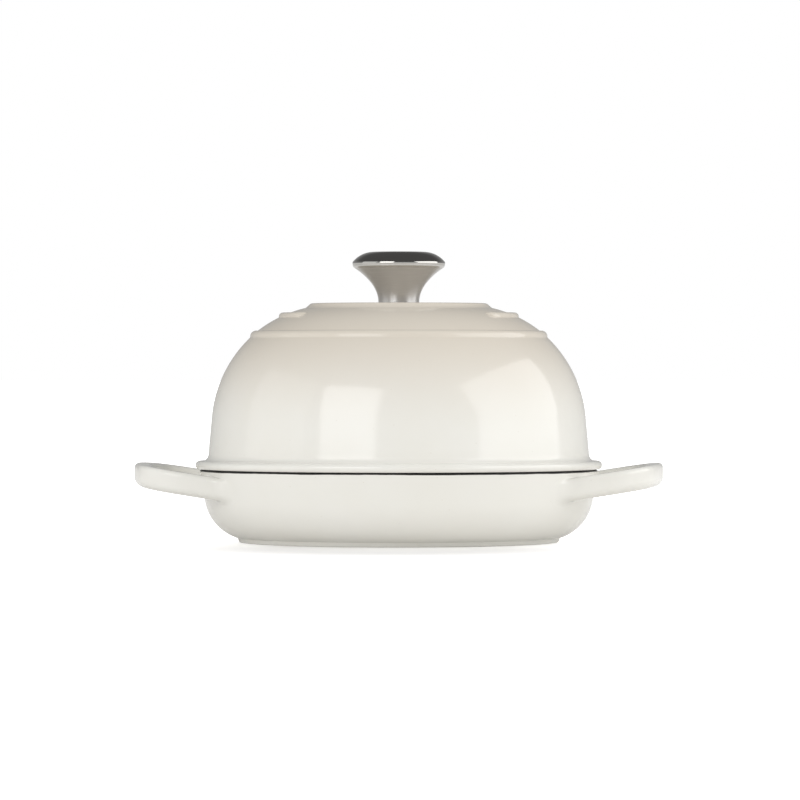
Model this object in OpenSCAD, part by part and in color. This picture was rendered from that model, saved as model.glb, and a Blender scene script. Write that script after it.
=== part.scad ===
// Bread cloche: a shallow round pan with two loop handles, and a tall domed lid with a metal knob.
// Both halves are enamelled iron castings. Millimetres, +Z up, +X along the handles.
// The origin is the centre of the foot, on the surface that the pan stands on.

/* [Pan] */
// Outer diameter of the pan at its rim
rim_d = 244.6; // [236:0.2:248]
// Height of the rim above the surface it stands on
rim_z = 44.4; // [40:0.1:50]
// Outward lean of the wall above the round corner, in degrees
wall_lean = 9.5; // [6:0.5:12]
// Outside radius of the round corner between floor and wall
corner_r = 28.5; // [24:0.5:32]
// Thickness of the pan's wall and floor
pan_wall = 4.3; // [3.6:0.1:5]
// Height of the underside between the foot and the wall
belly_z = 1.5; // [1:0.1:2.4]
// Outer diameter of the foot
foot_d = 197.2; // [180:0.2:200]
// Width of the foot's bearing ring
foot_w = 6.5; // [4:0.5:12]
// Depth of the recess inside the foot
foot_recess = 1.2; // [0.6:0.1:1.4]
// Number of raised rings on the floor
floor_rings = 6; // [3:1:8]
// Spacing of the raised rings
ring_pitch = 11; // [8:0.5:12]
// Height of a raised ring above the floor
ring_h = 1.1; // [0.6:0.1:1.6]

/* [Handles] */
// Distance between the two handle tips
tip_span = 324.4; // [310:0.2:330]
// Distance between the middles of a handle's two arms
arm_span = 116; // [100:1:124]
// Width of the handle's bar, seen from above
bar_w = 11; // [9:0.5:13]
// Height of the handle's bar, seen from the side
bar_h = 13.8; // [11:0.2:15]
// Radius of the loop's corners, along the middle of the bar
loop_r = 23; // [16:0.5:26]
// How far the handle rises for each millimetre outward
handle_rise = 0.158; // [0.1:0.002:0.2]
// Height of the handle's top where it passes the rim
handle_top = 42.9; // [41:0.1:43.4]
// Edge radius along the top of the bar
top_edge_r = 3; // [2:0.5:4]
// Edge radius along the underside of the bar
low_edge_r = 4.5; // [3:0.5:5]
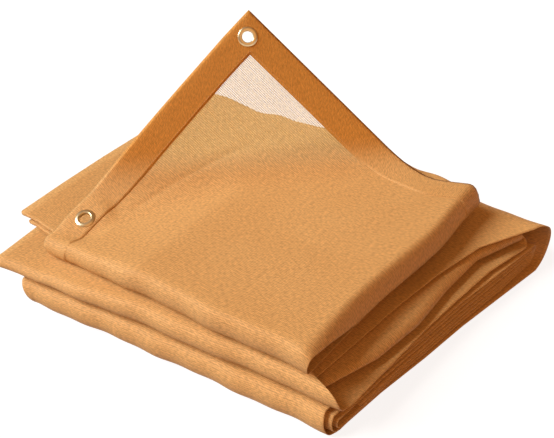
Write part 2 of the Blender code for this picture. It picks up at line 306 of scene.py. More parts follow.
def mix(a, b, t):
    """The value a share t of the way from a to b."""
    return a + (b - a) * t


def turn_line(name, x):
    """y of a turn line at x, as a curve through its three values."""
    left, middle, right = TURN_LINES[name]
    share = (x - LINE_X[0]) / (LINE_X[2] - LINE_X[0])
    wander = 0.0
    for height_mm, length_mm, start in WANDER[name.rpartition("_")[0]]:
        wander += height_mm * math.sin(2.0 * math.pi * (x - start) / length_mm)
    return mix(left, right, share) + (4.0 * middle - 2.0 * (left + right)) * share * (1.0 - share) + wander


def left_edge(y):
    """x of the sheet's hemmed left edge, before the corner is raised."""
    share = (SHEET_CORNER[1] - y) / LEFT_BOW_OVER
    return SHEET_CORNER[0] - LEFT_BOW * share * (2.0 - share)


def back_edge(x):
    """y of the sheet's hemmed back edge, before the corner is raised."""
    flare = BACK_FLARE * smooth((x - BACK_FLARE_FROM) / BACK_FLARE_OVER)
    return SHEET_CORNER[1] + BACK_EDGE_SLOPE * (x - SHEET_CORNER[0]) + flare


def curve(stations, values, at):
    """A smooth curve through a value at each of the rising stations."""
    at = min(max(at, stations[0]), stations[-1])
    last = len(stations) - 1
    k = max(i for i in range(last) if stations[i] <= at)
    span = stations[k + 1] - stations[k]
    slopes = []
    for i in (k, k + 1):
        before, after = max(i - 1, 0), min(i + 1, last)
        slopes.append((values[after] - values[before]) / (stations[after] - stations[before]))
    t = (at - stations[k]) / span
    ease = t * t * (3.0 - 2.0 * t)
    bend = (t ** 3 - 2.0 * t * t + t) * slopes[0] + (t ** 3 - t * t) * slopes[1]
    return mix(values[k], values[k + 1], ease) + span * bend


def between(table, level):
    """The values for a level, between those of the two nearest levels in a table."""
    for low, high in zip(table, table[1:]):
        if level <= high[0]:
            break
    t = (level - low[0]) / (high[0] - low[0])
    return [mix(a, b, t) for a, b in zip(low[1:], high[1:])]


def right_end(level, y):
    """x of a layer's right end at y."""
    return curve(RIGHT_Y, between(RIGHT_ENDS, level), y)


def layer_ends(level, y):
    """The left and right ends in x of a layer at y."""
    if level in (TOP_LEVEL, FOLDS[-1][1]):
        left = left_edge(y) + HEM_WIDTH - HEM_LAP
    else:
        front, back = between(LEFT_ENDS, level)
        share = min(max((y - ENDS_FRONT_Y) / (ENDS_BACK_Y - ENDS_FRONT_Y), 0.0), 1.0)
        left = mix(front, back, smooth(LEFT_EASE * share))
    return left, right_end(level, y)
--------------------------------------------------
*Short task*.
Lines from the start of the material above through the line containing "pan stands on." are to be duplicated exactly, and only those.

*Solution for this task*.
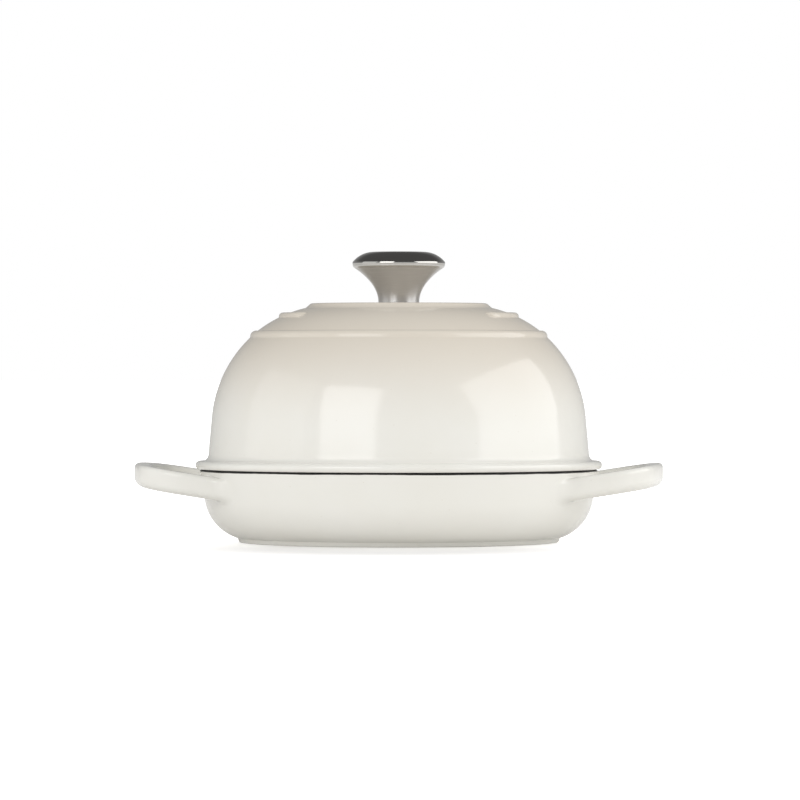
Model this object in OpenSCAD, part by part and in color. This picture was rendered from that model, saved as model.glb, and a Blender scene script. Write that script after it.
=== part.scad ===
// Bread cloche: a shallow round pan with two loop handles, and a tall domed lid with a metal knob.
// Both halves are enamelled iron castings. Millimetres, +Z up, +X along the handles.
// The origin is the centre of the foot, on the surface that the pan stands on.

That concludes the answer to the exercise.